Early Productions and Audience

         Fashion generally  received positive reviews after its debut. It was primarily lauded as an "acting" play, just as Mowatt had intended. Gleaning from Mowatt's Autobiography, however, it does seem that she felt that her work as a playwright was overshadowed by the actor's masterful representations of her characters. Mowatt wrote:

"'Do you not feel proud?' inquired a friend of me. 'Perhaps I should, if the acting of Fashion had not been so very excellent that the author has only a secondary share of the general successs' "

      Upon receiving glowing reviews such as the one below, however, Mowatt should have felt proud of her accomplishment. Later on, however, Mowatt did acknowledge that the play was an "unequivocally brilliant success." Despite any negative reviews that called the play derivative, Hows review below claims that the response to Fashion was "unexampled in theatricals"
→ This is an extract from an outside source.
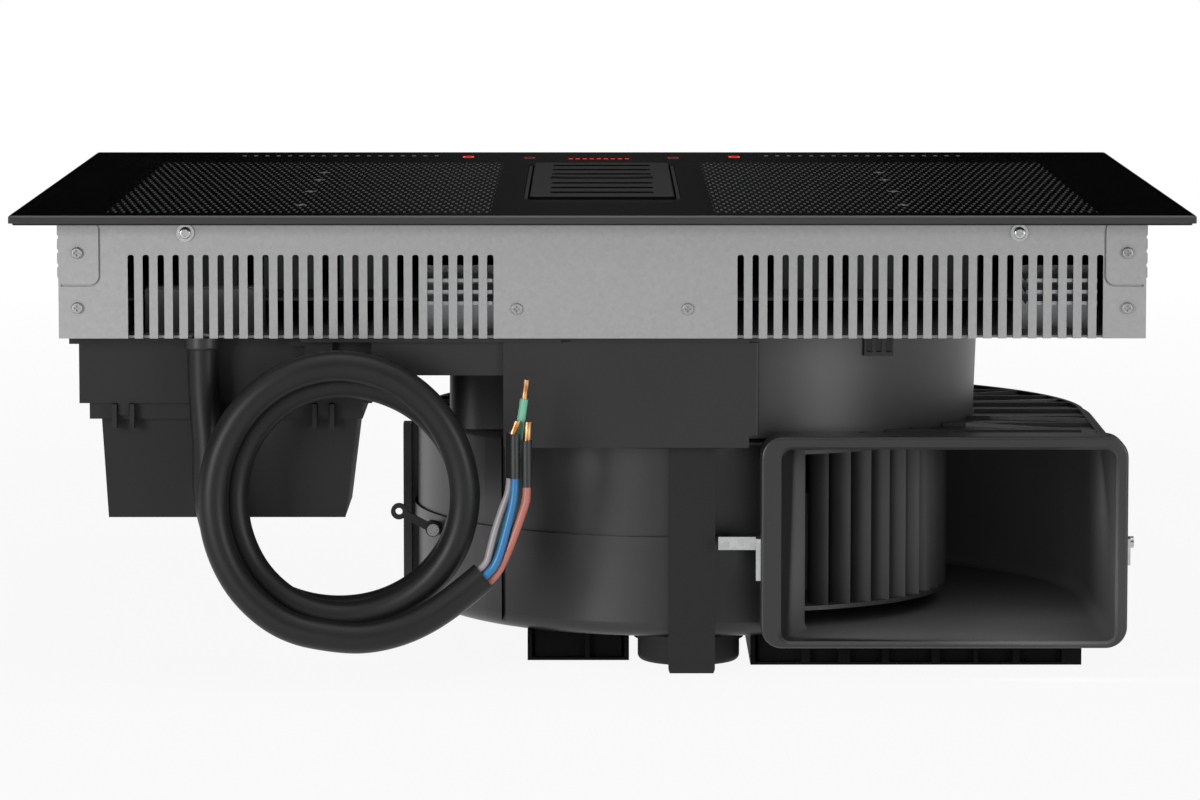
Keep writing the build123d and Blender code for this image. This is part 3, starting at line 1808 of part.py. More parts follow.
def core_ferrules():
    """Crimped copper ends above the sleeves, and the bare tip of the earth core."""
    end = Vector(earth_route[-1])
    way = (end - Vector(earth_route[-2])).normalized()
    return (
        ferrule(grey_route[-1], blue_route[-1], sleeve_grey_blue_top_z, ferrule_grey_blue_tip),
        ferrule(brown_route[-1], black_route[-1], sleeve_brown_black_top_z, ferrule_brown_black_tip),
        extrude(Plane(origin=end, z_dir=way) * Circle(earth_tip_radius), earth_tip_length),
    )


# ---- write every node

save("glass_panel", glass_panel())
save("worktop_seal", worktop_seal())
save("intake_frame", intake_frame())
save("intake_grille", intake_grille())
save("grease_filter", grease_filter())
save("casing_tray", casing_tray())
save("side_panel_left", side_panel(-1))
save("side_panel_right", side_panel(1))
save("casing_screws", *casing_screws())
save("washer_screws", *washer_screws())
save("casing_rivets", *casing_rivets())
save("coil_carrier_left", coil_carrier(-1))
save("coil_carrier_right", coil_carrier(1))
save("induction_coil_left_near", induction_coil(-zone_x, zone_near_y))
save("induction_coil_left_far", induction_coil(-zone_x, zone_far_y))
save("induction_coil_right_near", induction_coil(zone_x, zone_near_y))
save("induction_coil_right_far", induction_coil(zone_x, zone_far_y))
save("ferrite_bars", *ferrite_bars())
save("power_board_left", power_board(-1))
save("power_board_right", power_board(1))
save("heat_sink_left", heat_sink(heat_sink_left_x))
save("heat_sink_right", heat_sink(heat_sink_right_x))
save("terminal_block", terminal_block())
save("fan_frame_left", fan_frame(-1))
save("fan_frame_right", fan_frame(1))
save("fan_rotor_left", fan_rotor(-1))
save("fan_rotor_right", fan_rotor(1))
save("touch_board", touch_board())
save("display_modules", *display_modules())
save("duct_plate", duct_plate())
save("central_duct", central_duct())
save("cross_duct", cross_duct())
save("control_box", control_box())
save("inlet_drum", inlet_drum())
save("drum_connector", drum_connector())
save("blower_upper_shell", blower_shell(True))
save("blower_lower_shell", blower_shell(False))
save("seam_screws", *seam_screws())
save("seam_clips", *seam_clips())
save("blower_wheel", blower_wheel())
save("motor_shaft", motor_shaft())
save("blower_motor", blower_motor())
save("motor_screws", *motor_screw_heads())
save("hanger_strap", hanger_strap())
save("rubber_damper", rubber_damper())
save("foot_frame_left", foot_frame(foot_left_x, foot_left_right_x, foot_left_near_y, foot_far_y, left_ribs))
save("foot_frame_right", foot_frame(foot_right_left_x, foot_right_x, foot_near_y, foot_far_y, right_ribs))
save("tray_holder", tray_holder())
save("drip_tray", drip_tray())
save("cable_gland", cable_gland())
save("mains_cable_drop", tube(drop_route(), cable_radius, "drop"))
save("mains_cable_coil", mains_cable_coil())
save("mains_cable_tail", tube((coil_points()[-1][0],) + tail_route, cable_radius, "tail"))
save("core_blue", core(0, blue_route, "blue core"))
save("core_brown", core(1, brown_route, "brown core"))
save("core_black", core(2, black_route, "black core"))
save("core_earth", core(3, earth_route, "earth core"))
save("core_grey", core(4, grey_route, "grey core"))
save("core_sleeves", *core_sleeves())
save("core_ferrules", *core_ferrules())
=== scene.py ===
from math import cos, pi, sin

import bmesh
import bpy
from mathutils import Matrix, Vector


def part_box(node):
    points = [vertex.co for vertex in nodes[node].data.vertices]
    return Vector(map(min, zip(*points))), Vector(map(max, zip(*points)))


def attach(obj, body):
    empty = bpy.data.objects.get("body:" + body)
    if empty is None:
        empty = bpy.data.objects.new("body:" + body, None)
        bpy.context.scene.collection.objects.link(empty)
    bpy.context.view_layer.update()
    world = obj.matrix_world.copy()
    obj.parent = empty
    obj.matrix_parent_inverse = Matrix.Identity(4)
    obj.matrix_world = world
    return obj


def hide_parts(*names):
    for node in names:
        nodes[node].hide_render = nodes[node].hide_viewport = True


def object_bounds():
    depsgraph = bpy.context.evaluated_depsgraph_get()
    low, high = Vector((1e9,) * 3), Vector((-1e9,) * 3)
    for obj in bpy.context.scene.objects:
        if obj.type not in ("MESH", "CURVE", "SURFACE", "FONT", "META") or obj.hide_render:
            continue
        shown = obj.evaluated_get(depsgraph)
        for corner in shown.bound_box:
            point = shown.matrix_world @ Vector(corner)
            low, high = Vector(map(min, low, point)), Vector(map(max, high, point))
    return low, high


# Downdraft induction cooktop seen from its wall side. Metres, same frame as the solids.
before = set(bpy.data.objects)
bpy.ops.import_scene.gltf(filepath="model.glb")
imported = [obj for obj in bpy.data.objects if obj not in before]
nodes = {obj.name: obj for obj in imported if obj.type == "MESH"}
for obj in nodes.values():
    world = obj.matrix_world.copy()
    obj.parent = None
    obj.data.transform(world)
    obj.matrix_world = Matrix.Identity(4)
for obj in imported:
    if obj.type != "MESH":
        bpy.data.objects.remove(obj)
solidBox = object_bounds()
print("frame loaded with", len(nodes), "nodes")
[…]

"It is with no ordinary feelings of satisfaction that we record the triumphant verdict of the public in favor of Mrs. Mowatt's comedy.... It has created a sensation unexampled in theatricals and has decisively established the fact that the time has arrived when a strictly American drama can be called into existence."—J.W.S. Hows of the New York Albion

      When Fashion first opened at the Park Theatre on Broadway (depicted on right), it was a resounding success. (Taylor) People from a variety of backgrounds came to see the play because it depicted the inherent pretenses that we put up as humans, a social phenomenon that all individuals can relate to, even to this day. Fashion was performed every night for three weeks in New York. (Taylor) News of Fashion's success had traveled, and it went on to be produced at Philadelphia's Walnut Theatre after its New York debut.

     Despite Fashion's unique ability to attract both middle and upper class audiences, the structure of the Park Theater itself contributed to further tensions between the classes. (Taylor) Those middle class viewers who could not get the best seats would often throw refuse at the audience members in the front or on stage in an effort to have their voices heard. (Taylor) It is interesting, that, during a performance revolving around class structures, audience members took action to tear down the class structures that existed in society at the time, thus creating a kind of meta-performance. 

   Overall, Fashion was the first performance to fill the Park Theatre with a crowd of educated individuals. (Barnes 143) Prior to the debut of Fashion, attending the theater was a leisure activity primarily occupied by the less educated, lower income classes. (Barnes 143) The theater was also not deemed suitable for ladies to attend in the past, but there were a large number of women of good repute and social position that attended performances of Fashion.